3D code data
--*--

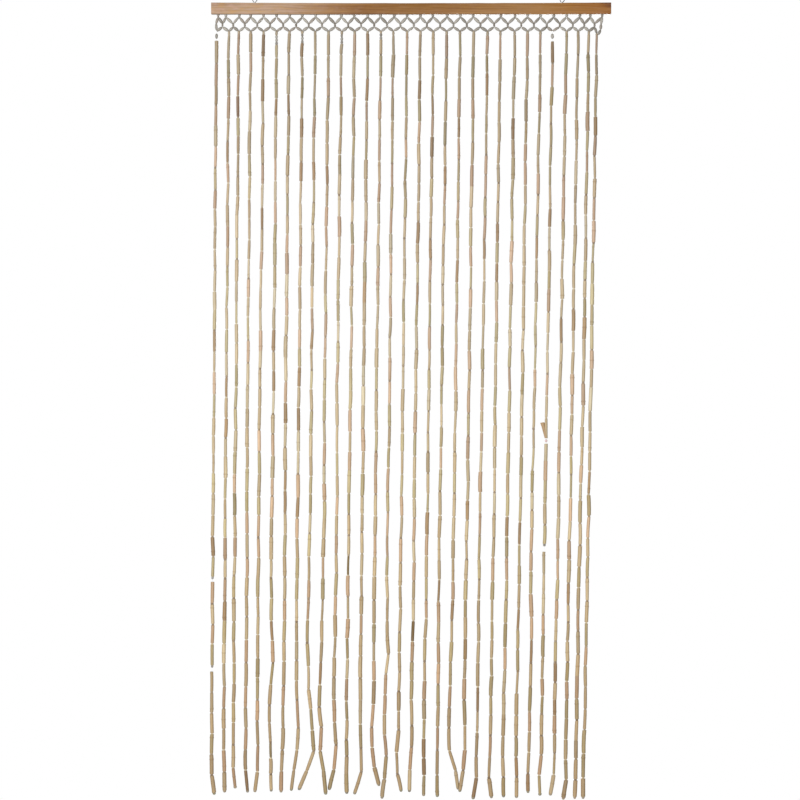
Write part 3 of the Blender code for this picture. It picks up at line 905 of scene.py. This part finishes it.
def tube_widths(number, joints):
    """The width of the tube below each joint, drawn as the solids draw it, or None for bare thread."""
    draw = random.Random(WIDTH_SEED + number)
    own = draw.uniform(-STRAND_WIDTH_SPREAD, STRAND_WIDTH_SPREAD)
    widths = []
    for _, down, _ in joints[:-1]:
        share = (down / CURTAIN_DROP) ** 2
        usual = TUBE_WIDTH + (TUBE_WIDTH_LOW - TUBE_WIDTH) * share + own
        width = min(max(draw.gauss(usual, TUBE_WIDTH_SPREAD), TUBE_WIDTHS[0]), TUBE_WIDTHS[1])
        widths.append(None if (number, round(down)) in BARE_STRETCHES else width)
    return widths


# Cane colours, and how often each comes
CANE_TINTS = (
    ((184, 161, 126), 6),  # tan
    ((179, 161, 121), 4),  # olive tan
    ((189, 157, 127), 4),  # pinkish tan
    ((191, 170, 136), 3),  # pale
    ((156, 126, 90), 1),  # brown
    ((162, 144, 102), 1),  # dark olive
    ((196, 178, 146), 1),  # cream
)
CANE_CHOICES = [tint for tint, weight in CANE_TINTS for _ in range(weight)]
LIGHTNESS_SPREAD = 0.10
# The tone of the tubes at some heights down: greyer at the top, palest in the middle, warm and dark low
HEIGHT_TONES = (
    (70.0, (0.63, 0.66, 0.70)),
    (200.0, (0.65, 0.68, 0.69)),
    (400.0, (0.84, 0.86, 0.91)),
    (710.0, (0.95, 1.02, 1.09)),
    (1070.0, (0.95, 0.98, 0.95)),
    (1410.0, (0.79, 0.77, 0.69)),
    (1670.0, (0.68, 0.635, 0.55)),
    (1790.0, (0.66, 0.61, 0.53)),
)
# A few tubes that stand out dark, by their strand and a height down that they cover, before the tone
DARK_TUBES = {
    (3, 218): (138, 106, 80),
    (6, 754): (155, 124, 90),
    (12, 1286): (122, 100, 53),
    (14, 1555): (163, 139, 106),
    (17, 1424): (114, 88, 41),
    (21, 1472): (156, 127, 85),
}


def height_tone(down):
    for (above, tone), (below, next_tone) in zip(HEIGHT_TONES, HEIGHT_TONES[1:]):
        if down <= below:
            share = max(0.0, (down - above) / (below - above))
            return [a + (b - a) * share for a, b in zip(tone, next_tone)]
    return HEIGHT_TONES[-1][1]


def toned_paint(colour, down):
    return [value * tone for value, tone in zip(paint(*colour), height_tone(down))]


def tube_colour(number, upper_down, lower_down, draw):
    """A tube's colour: drawn by chance, but for the few dark ones."""
    lightness = draw.gauss(1.0, LIGHTNESS_SPREAD)
    colour = [value * lightness for value in toned_paint(draw.choice(CANE_CHOICES), upper_down)]
    for (strand, down), dark in DARK_TUBES.items():
        if strand == number and upper_down <= down < lower_down:
            colour = toned_paint(dark, down)
    return colour


def place_bead(upper, lower, width, draw, colours, tone_down=None):
    """A bead between two points in metres; tone_down is the height whose tone its colour takes."""
    shade = draw.choice(colours)
    colour = paint(*shade) if tone_down is None else toned_paint(shade, tone_down)
    width *= draw.uniform(*STRAND_BEAD_VARIES)
    return stretch_copy(BEAD, upper, lower, width, draw.uniform(0.0, math.pi), colour)


def build_top_beads(number, strand, first, draw):
    """The beads between the net and a strand's first tube, and where that tube then starts."""
    root = at(strand.top, strand_root(number) - TOP_BEAD_RISE)
    if number in LATE_TUBES:
        half = at(0.0, -LONE_BEAD_HALF)
        lone = at(strand.top, LONE_BEAD)
        return [place_bead(lone + half, lone - half, NET_BEAD, draw, BEAD_GREYS)], first
    width, length = TOP_BEAD
    down_axis = (first - root).normalized()
    beads = [place_bead(root, first + down_axis * TOP_BEAD_LAP * MM, width, draw, BEAD_SANDS, LONE_BEAD)]
    for _ in range(BEADED_TOPS.get(number, 0)):
        foot = first - at(0.0, -length)
        beads.append(place_bead(first, foot, width, draw, BEAD_GREYS))
        first = foot
    return beads, first


def hang_loose_bead(upper, axis, draw, colours):
    width, length = LOOSE_BEAD
    return place_bead(upper, upper - axis * length * MM, width, draw, colours)


def spacer_width(kind, down, draw):
    return draw.uniform(kind.thinnest, kind.thickest) * (1.0 + SPACER_GROWTH * (down / CURTAIN_DROP) ** 2)


def build_strand(number, strand):
    """A strand's tubes, and the beads between and around them. Its thread is returned, to be joined later."""
    draw = random.Random(LOOK_SEED * 100 + number)
    joints = strand_joints(number, strand)
    downs = [down for _, down, _ in joints]
    widths = tube_widths(number, joints)
    points = [at(*joint) for joint in joints]
    beads, points[0] = build_top_beads(number, strand, points[0], draw)
    kinds = [draw.choice(SPACER_KINDS) for _ in points]
    bead_widths = [spacer_width(kind, down, draw) for kind, down in zip(kinds, downs)]
    tubes = []
    for index, (width, upper, lower) in enumerate(zip(widths, points, points[1:])):
        if width is None:
            continue
        axis = (upper - lower).normalized()
        rest_above, rest_below = (axis * bead_reach(width * BORE, bead_width) * MM
                                  for bead_width in bead_widths[index:index + 2])
        last = index == len(widths) - 1
        open_below = not last and widths[index + 1] is None
        open_above = index == 0 or widths[index - 1] is None
        slip = BARED_JOINTS.get((number, round(downs[index])), 0.0) if index else 0.0
        top = upper - axis * slip * MM if open_above or slip else upper - rest_above
        if slip:
            beads.append(hang_loose_bead(upper, axis, draw, BEAD_PINKS))
        foot = lower if open_below else lower + (axis * STOP_SHOWS * MM if last else rest_below)
        colour = tube_colour(number, downs[index], downs[index + 1], draw)
        ends = (foot, top) if draw.random() < 0.5 else (top, foot)
        tubes.append(stretch_copy(draw.choice(TUBES), *ends, width + LAST_TUBE_EXTRA * last,
                                  draw.uniform(0.0, 2 * math.pi), colour, draw.random()))
        if last:
            stop_width, stop_length = STOP_BEAD
            beads.append(place_bead(lower + axis * stop_length * MM, lower, stop_width, draw, STOP_GREYS))
        elif open_below:
            beads.append(hang_loose_bead(lower + axis * LOOSE_BEAD_LAP * MM, axis, draw, BEAD_GREYS))
        elif (number, round(downs[index + 1])) not in BARED_JOINTS:
            half = (upper - points[index + 2]).normalized() * SPACER_LENGTH / 2 * MM
            kind = kinds[index + 1]
            beads.append(place_bead(lower + half, lower - half, bead_widths[index + 1], draw, kind.colours,
                                    min(downs[index + 1], kind.tone_limit)))
    if any(number == bared for bared, _ in BARED_JOINTS):
        free_end, foot = (at(*end) for end in SLIVER_ENDS)
        brown = toned_paint(SLIVER_BROWN, SLIVER_ENDS[0][1])
        tubes.append(stretch_copy(SPLIT, free_end, foot, SLIVER_WIDTH, SLIVER_TURN, brown))
    label = f"strand_{number:02d}"
    thread = add_line("line", [at(strand.top, strand_root(number)), *points], STRAND_THREAD, NYLON)
    dress(join_pieces(tubes, label + "_tubes", BAMBOO), "tube_strands")
    dress(join_pieces(beads, label + "_beads", BEAD_PLASTIC), "tube_strands")
    return thread


# The place, the lights and the camera

ROOM_LIGHT = 0.30  # how strongly the white room lights the curtain
CURTAIN_MIDDLE = (0.0, 0.0, -0.9)  # where the lamps point, in metres
# Each lamp's place and width in metres, and its power
LAMPS = {
    "key_lamp": ((-2.5, -3.6, 0.2), 1.8, 163.0),
    "fill_lamp": ((0.9, -4.2, -1.5), 2.2, 90.0),
    "back_lamp": ((0.9, 4.2, 0.1), 2.4, 150.0),
}
CAMERA_SIGHT = 50.0  # how far the camera sees, in metres


def build_floor():
    start_primitive()
    bpy.ops.mesh.primitive_circle_add(vertices=96, radius=FLOOR_REACH * MM, fill_type="NGON",
                                      location=at(0.0, FLOOR_DOWN))
    floor = bpy.context.object
    floor.name = "floor"
    bpy.ops.object.transform_apply(location=True, rotation=True, scale=True)
    floor.data.materials.append(floor_material())


def add_lamp(name, place, width, power):
    lamp = bpy.data.lights.new(name, "AREA")
    lamp.shape = "DISK"
    lamp.size = width
    lamp.energy = power
    holder = bpy.data.objects.new(name, lamp)
    bpy.context.scene.collection.objects.link(holder)
    holder.location = place
    holder.rotation_euler = (Vector(CURTAIN_MIDDLE) - Vector(place)).to_track_quat("-Z", "Y").to_euler()


def light_room():
    """A white room: white behind the curtain, a softer white that lights it, and three large soft lamps."""
    world = bpy.data.worlds.new("white_room")
    bpy.context.scene.world = world
    world.use_nodes = True
    nodes = Wiring(world.node_tree)
    shown = world.node_tree.nodes["Background"]
    nodes.feed(shown, Color=(1.0, 1.0, 1.0, 1.0), Strength=1.0)
    lit = nodes.add("ShaderNodeBackground")
    nodes.feed(lit, Color=(1.0, 1.0, 1.0, 1.0), Strength=ROOM_LIGHT)
    path = nodes.add("ShaderNodeLightPath")
    mixed = nodes.add("ShaderNodeMixShader")
    nodes.feed(mixed, _0=path.outputs["Is Camera Ray"], _1=lit.outputs[0], _2=shown.outputs[0])
    nodes.join(mixed.outputs[0], world.node_tree.nodes["World Output"].inputs["Surface"])
    for name, (place, width, power) in LAMPS.items():
        add_lamp(name, place, width, power)
    bpy.context.scene.view_settings.view_transform = "Standard"


def place_camera():
    distance = PICTURE_WIDTH * CAMERA_LENS / CAMERA_SENSOR
    camera = bpy.data.cameras.new("camera")
    camera.lens = CAMERA_LENS
    camera.sensor_width = CAMERA_SENSOR
    camera.clip_end = CAMERA_SIGHT
    holder = bpy.data.objects.new("camera", camera)
    bpy.context.scene.collection.objects.link(holder)
    holder.location = at(PICTURE_ACROSS, PICTURE_DOWN, PICTURE_DEPTH - distance)
    holder.rotation_euler = (math.radians(90.0), 0.0, 0.0)
    bpy.context.scene.camera = holder


def build():
    place_camera()
    light_room()
    build_floor()
    build_rail()
    for node, across in EYE_PLACES.items():
        build_eye(node, across)
    build_net()
    threads = [build_strand(number, strand) for number, strand in enumerate(STRANDS, 1)]
    dress(join_pieces(threads, "strand_threads", NYLON), "tube_strands")
    for form in [*set(TUBES), BEAD, SPLIT]:
        bpy.data.objects.remove(form, do_unlink=True)


build()
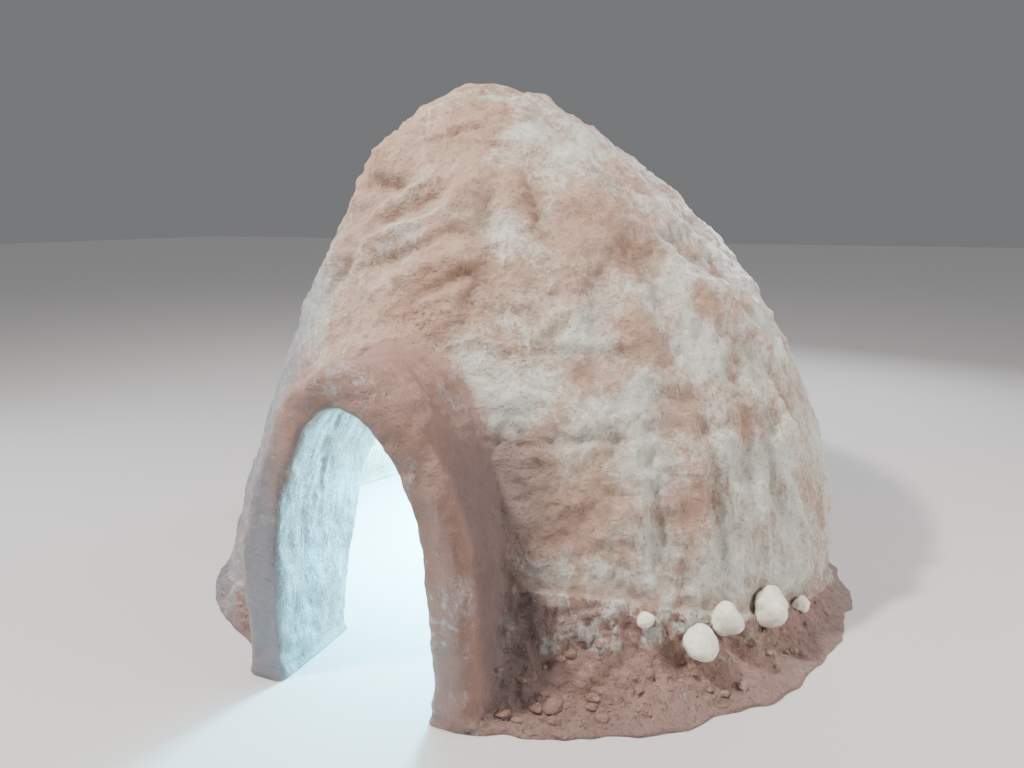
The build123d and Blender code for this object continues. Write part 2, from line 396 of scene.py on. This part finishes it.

--*--

### Stated problem:
Reproduce the entries exactly, starting at their first line and stopping after the line with "return HEIGHT_TONES[-1][1]".

### The completed task:
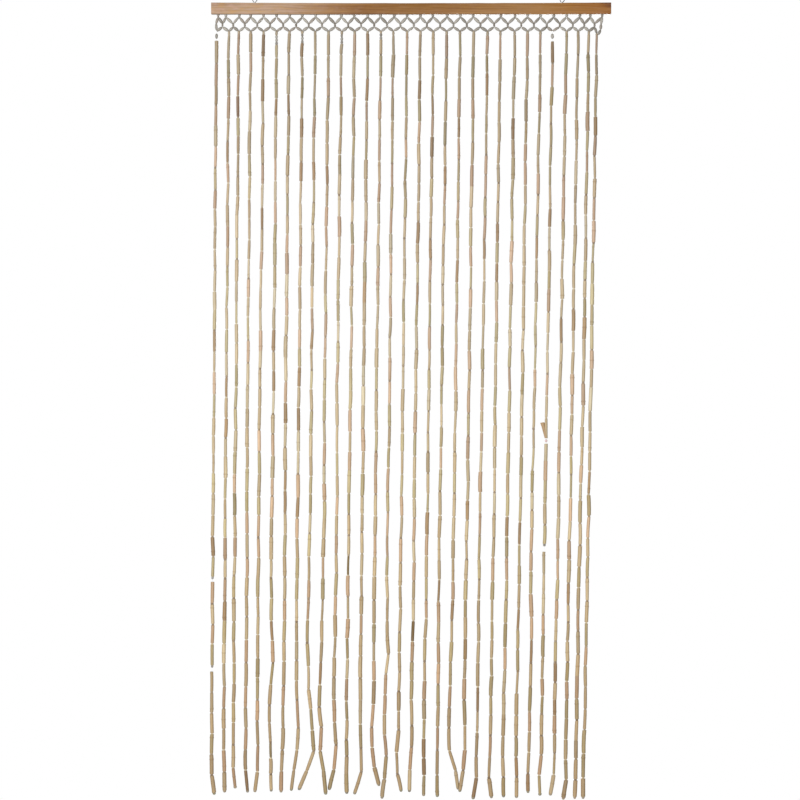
Write part 3 of the Blender code for this picture. It picks up at line 905 of scene.py. This part finishes it.
def tube_widths(number, joints):
    """The width of the tube below each joint, drawn as the solids draw it, or None for bare thread."""
    draw = random.Random(WIDTH_SEED + number)
    own = draw.uniform(-STRAND_WIDTH_SPREAD, STRAND_WIDTH_SPREAD)
    widths = []
    for _, down, _ in joints[:-1]:
        share = (down / CURTAIN_DROP) ** 2
        usual = TUBE_WIDTH + (TUBE_WIDTH_LOW - TUBE_WIDTH) * share + own
        width = min(max(draw.gauss(usual, TUBE_WIDTH_SPREAD), TUBE_WIDTHS[0]), TUBE_WIDTHS[1])
        widths.append(None if (number, round(down)) in BARE_STRETCHES else width)
    return widths


# Cane colours, and how often each comes
CANE_TINTS = (
    ((184, 161, 126), 6),  # tan
    ((179, 161, 121), 4),  # olive tan
    ((189, 157, 127), 4),  # pinkish tan
    ((191, 170, 136), 3),  # pale
    ((156, 126, 90), 1),  # brown
    ((162, 144, 102), 1),  # dark olive
    ((196, 178, 146), 1),  # cream
)
CANE_CHOICES = [tint for tint, weight in CANE_TINTS for _ in range(weight)]
LIGHTNESS_SPREAD = 0.10
# The tone of the tubes at some heights down: greyer at the top, palest in the middle, warm and dark low
HEIGHT_TONES = (
    (70.0, (0.63, 0.66, 0.70)),
    (200.0, (0.65, 0.68, 0.69)),
    (400.0, (0.84, 0.86, 0.91)),
    (710.0, (0.95, 1.02, 1.09)),
    (1070.0, (0.95, 0.98, 0.95)),
    (1410.0, (0.79, 0.77, 0.69)),
    (1670.0, (0.68, 0.635, 0.55)),
    (1790.0, (0.66, 0.61, 0.53)),
)
# A few tubes that stand out dark, by their strand and a height down that they cover, before the tone
DARK_TUBES = {
    (3, 218): (138, 106, 80),
    (6, 754): (155, 124, 90),
    (12, 1286): (122, 100, 53),
    (14, 1555): (163, 139, 106),
    (17, 1424): (114, 88, 41),
    (21, 1472): (156, 127, 85),
}


def height_tone(down):
    for (above, tone), (below, next_tone) in zip(HEIGHT_TONES, HEIGHT_TONES[1:]):
        if down <= below:
            share = max(0.0, (down - above) / (below - above))
            return [a + (b - a) * share for a, b in zip(tone, next_tone)]
    return HEIGHT_TONES[-1][1]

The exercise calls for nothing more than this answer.